WRITTEN INSTRUCTION ::
Reproduce the material exactly, omitting nothing.

DATASET CONTENT ::
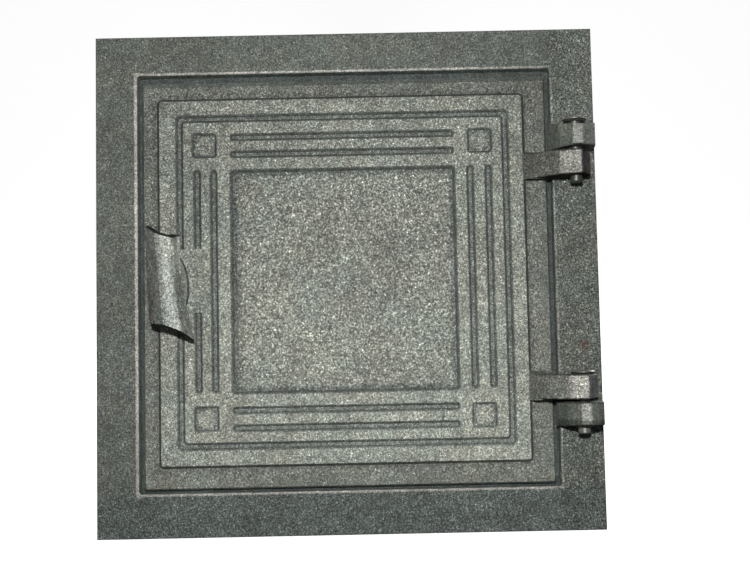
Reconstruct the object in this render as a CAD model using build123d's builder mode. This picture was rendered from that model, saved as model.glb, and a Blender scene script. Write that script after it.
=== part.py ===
from build123d import *
import math
import os

# Ash pit door for a masonry stove: cast frame, cast door on two pins, turning latch.
# Millimetres. +Z up, the front faces -Y, +X to the right seen from the front.
# Origin: centre of the flange, on its back face, which lies against the wall.
# Plane.XZ.offset(h) is the plane h in front of the wall face, so h = -Y.

os.makedirs("parts", exist_ok=True)

# ---- frame casting
flange_w = 250.0          # outer square of the flange
flange_t = 6.0            # flange thickness, front face at h = 6
rec_x, rec_z = -0.35, 0.9    # centre of the recess and collar
rec_w, rec_h = 207.6, 208.5  # recess, wall to wall
rec_floor = -0.6          # h of the seat that the door closes on
seat_t = 5.0              # thickness of the seat ledge
open_w, open_h = 195.2, 195.5  # clear passage inside the seat
collar_wall = 4.5
collar_end = -50.0        # h of the collar's rear edge
lip_r = 0.6               # rounded lip round the recess
wire_hole_r = 3.5         # holes for the anchor wires
wire_hole_y = 38.0
wire_pitch = 140.0

# ---- hinge
axis_x, axis_y = 113.4, -16.0   # pin axis, vertical
pin_r = 3.0
frame_bore_r = 3.05
door_bore_r = 3.08
toe_x = 101.8             # the frame lugs reach this far to the left
# lug spans along Z, at the pin
up_frame_lug = (62.4, 75.0)
up_door_lug = (48.4, 60.8)
lo_door_lug = (-60.4, -48.4)
lo_frame_lug = (-73.4, -61.4)
up_head_z = 75.05          # underside of the upper pin's head
lo_head_z = -48.4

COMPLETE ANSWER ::
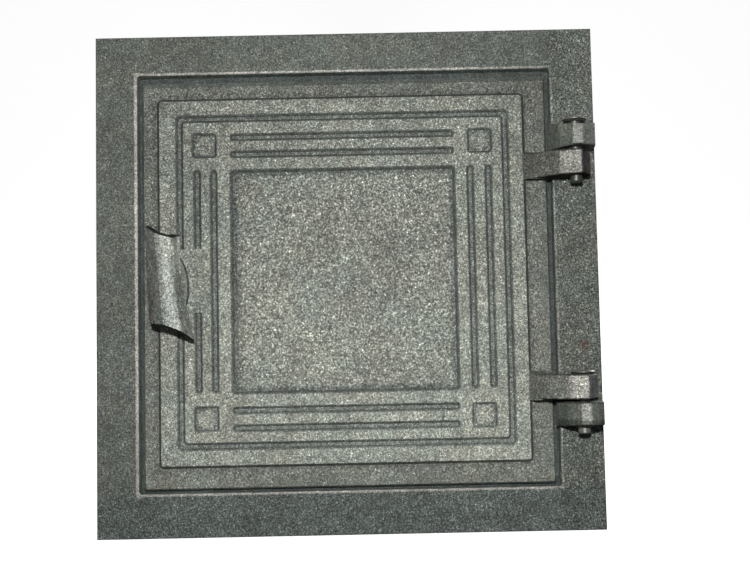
Reconstruct the object in this render as a CAD model using build123d's builder mode. This picture was rendered from that model, saved as model.glb, and a Blender scene script. Write that script after it.
=== part.py ===
from build123d import *
import math
import os

# Ash pit door for a masonry stove: cast frame, cast door on two pins, turning latch.
# Millimetres. +Z up, the front faces -Y, +X to the right seen from the front.
# Origin: centre of the flange, on its back face, which lies against the wall.
# Plane.XZ.offset(h) is the plane h in front of the wall face, so h = -Y.

os.makedirs("parts", exist_ok=True)

# ---- frame casting
flange_w = 250.0          # outer square of the flange
flange_t = 6.0            # flange thickness, front face at h = 6
rec_x, rec_z = -0.35, 0.9    # centre of the recess and collar
rec_w, rec_h = 207.6, 208.5  # recess, wall to wall
rec_floor = -0.6          # h of the seat that the door closes on
seat_t = 5.0              # thickness of the seat ledge
open_w, open_h = 195.2, 195.5  # clear passage inside the seat
collar_wall = 4.5
collar_end = -50.0        # h of the collar's rear edge
lip_r = 0.6               # rounded lip round the recess
wire_hole_r = 3.5         # holes for the anchor wires
wire_hole_y = 38.0
wire_pitch = 140.0

# ---- hinge
axis_x, axis_y = 113.4, -16.0   # pin axis, vertical
pin_r = 3.0
frame_bore_r = 3.05
door_bore_r = 3.08
toe_x = 101.8             # the frame lugs reach this far to the left
# lug spans along Z, at the pin
up_frame_lug = (62.4, 75.0)
up_door_lug = (48.4, 60.8)
lo_door_lug = (-60.4, -48.4)
lo_frame_lug = (-73.4, -61.4)
up_head_z = 75.05          # underside of the upper pin's head
lo_head_z = -48.4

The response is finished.